As I mentioned a few days ago I have been reading David Warlick’s book Raw Materials for the Mind. Having been a “technocentric” educator for the past 13 years much of Mr. Warlick’s information is review for me (I can always use a good review!); nevertheless, this is an excellent text for those who are getting in on the technology integration process in their classrooms. David surveys various web tools in a systematic process that enables the reader to utilize the vast resources found on the Internet in an easy to follow manner. I highly recommend this book to teachers that want to increase their technology “toolkit” as it is literally an “owner’s manual” and “how to guide” on web utilization. Administrators, instructional technology directors, and department heads would be wise to digest and pass on the information found within.

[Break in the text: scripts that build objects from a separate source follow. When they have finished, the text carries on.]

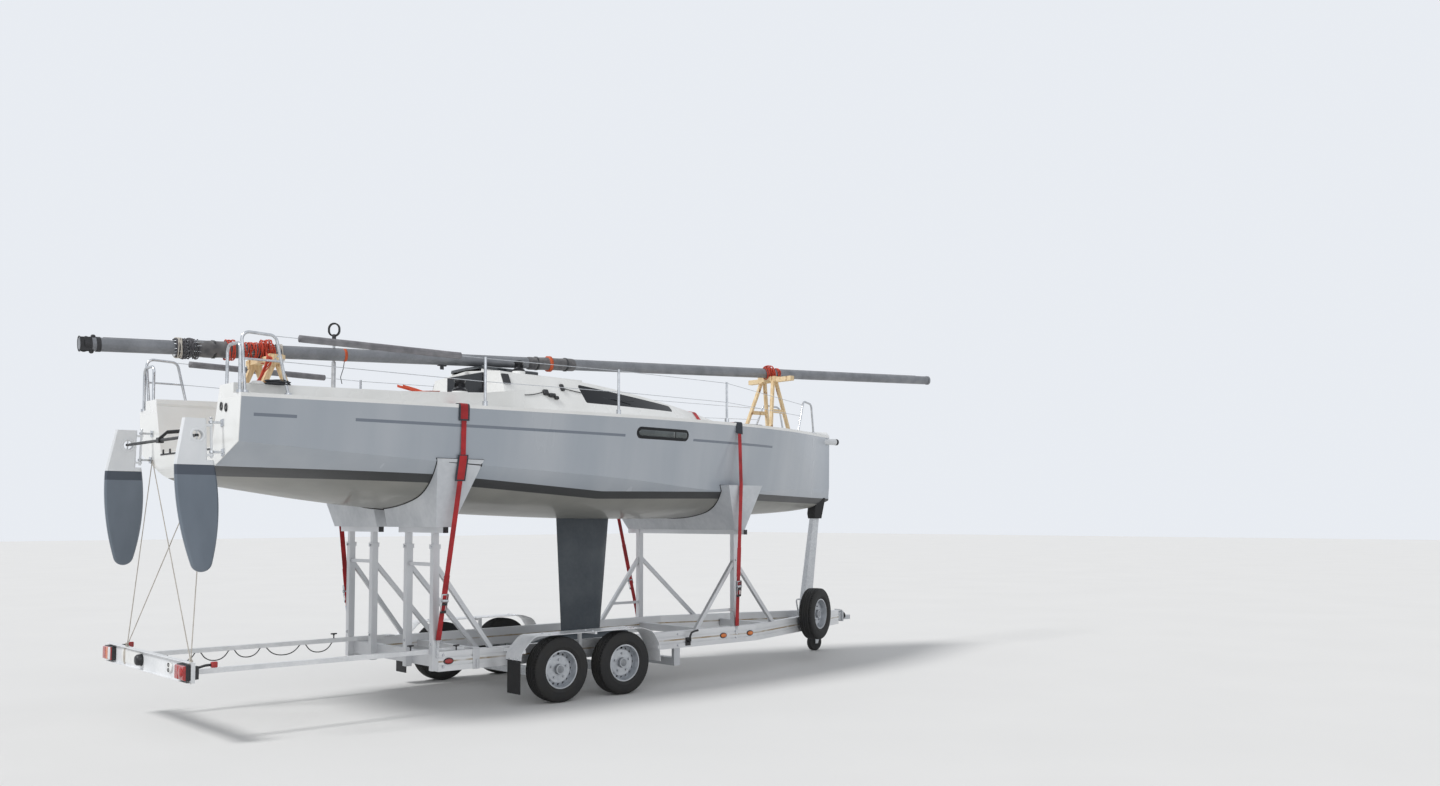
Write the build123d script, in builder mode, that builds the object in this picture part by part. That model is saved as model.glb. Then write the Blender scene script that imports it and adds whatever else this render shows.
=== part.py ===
# A small racing yacht of about eight metres, parked on its road trailer with the mast laid on deck.
# Millimetres. +X points to the bow, +Y to port, +Z up. The origin is on the ground, on the
# centreline, midway between the trailer's two axles.
import os
from math import cos, radians, sin, sqrt

from build123d import *

os.makedirs("parts", exist_ok=True)

SIDES = {"port": 1, "starboard": -1}


def save(part, label):
    part.label = label
    export_step(part, f"parts/{label}.step")


def bar(start, end, width, depth=None, wall=0):
    """A straight bar or tube of rectangular section, width across and depth upright."""
    run = Vector(*end) - Vector(*start)
    side = Vector(0, 1, 0) if abs(run.Y) < 0.9 * run.length else Vector(1, 0, 0)
    with BuildPart(mode=Mode.PRIVATE) as piece:
        with BuildSketch(Plane(origin=start, x_dir=side.cross(run), z_dir=run)):
            Rectangle(depth or width, width)
            if wall:
                Rectangle((depth or width) - 2 * wall, width - 2 * wall, mode=Mode.SUBTRACT)
        extrude(amount=run.length)
    return piece.part


def rod(start, end, radius, bore=0):
    """A straight round bar, or a tube when bore is given."""
    run = Vector(*end) - Vector(*start)
    with BuildPart(mode=Mode.PRIVATE) as piece:
        with BuildSketch(Plane(origin=start, z_dir=run)):
            Circle(radius)
            if bore:
                Circle(bore, mode=Mode.SUBTRACT)
        extrude(amount=run.length)
    return piece.part


def bent_rod(points, bend, radius):
    """A round tube that follows straight runs joined by arcs."""
    with BuildPart(mode=Mode.PRIVATE) as piece:
        with BuildLine() as route:
            FilletPolyline(*points, radius=bend)
        with BuildSketch(Plane(origin=route.line @ 0, z_dir=route.line % 0)):
            Circle(radius)
        sweep(path=route.line)
    return piece.part


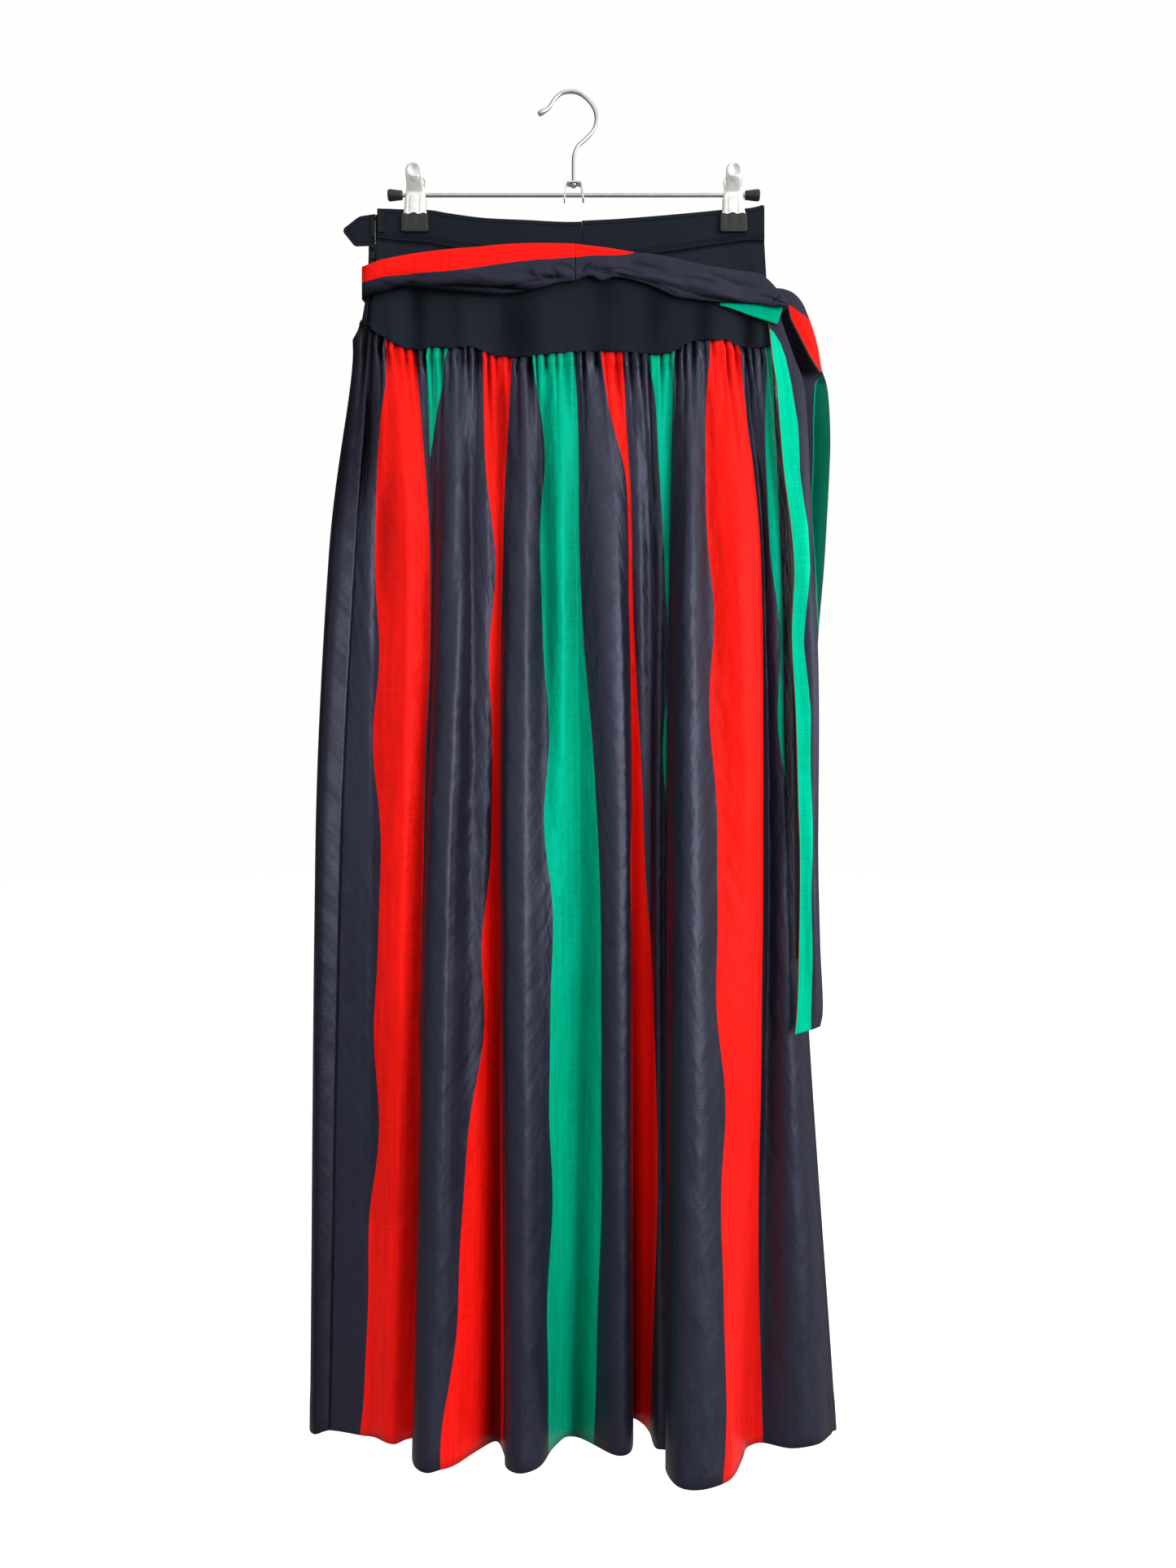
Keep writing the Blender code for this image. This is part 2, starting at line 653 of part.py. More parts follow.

Now, this begs the question, why are so many educators not utilizing technology and the Internet to supplement and diversify their classrooms? With texts like Warlick’s Raw Materials for the Mind and so many other resources, it seems, from my observations, that many are only scraping the surface of these powerful tools. Innovation is obviously carried out via diffusion, and as I spend my days I see technology incoporated and integrated into almost every aspect of human life in the developed world. American education seems so far behind as an institution when it comes to the rest of daily life. Granted, there are examples of technology use in schools today, but it does not exist in a seamless fashion. Technology in education is almost a novelty or something to “do” separately rather than “be” natural to a certain extent.

I believe that things are changing, but the diffusion process in schools is tortoise like. Levels of use seem to hang at the awareness level but can’t seem to overcome some huge barrier that prevents extended, deeper utilization. In part, I think there is some resistance based on fear, but there are so many new teachers entering the workforce that I would think we would see a large upturn in technology use. I think that it is a matter of a lack of support and training in school districts today that serves as a major stumbling block in this dilemma. Not enough central office administrators recognize the need for a knowlegeable instructional technology support staff that can diffuse technology integration via professional development by training, assisting, encouraging, and nuturing educator’s technology use and integration. District office personnel see the need for information technology support staff that administer networks or repair hardware, but these important service people often do not have the experience, training, or skills to transfer the application of this “heartware” into a classrom setting. The heart is maintained, but the rest of the body doesn’t seem as active as it could or should be! I think a few districts are starting to figure this out, but they seem few and far between at this point in time.

Do you agree, and if so how do we change this?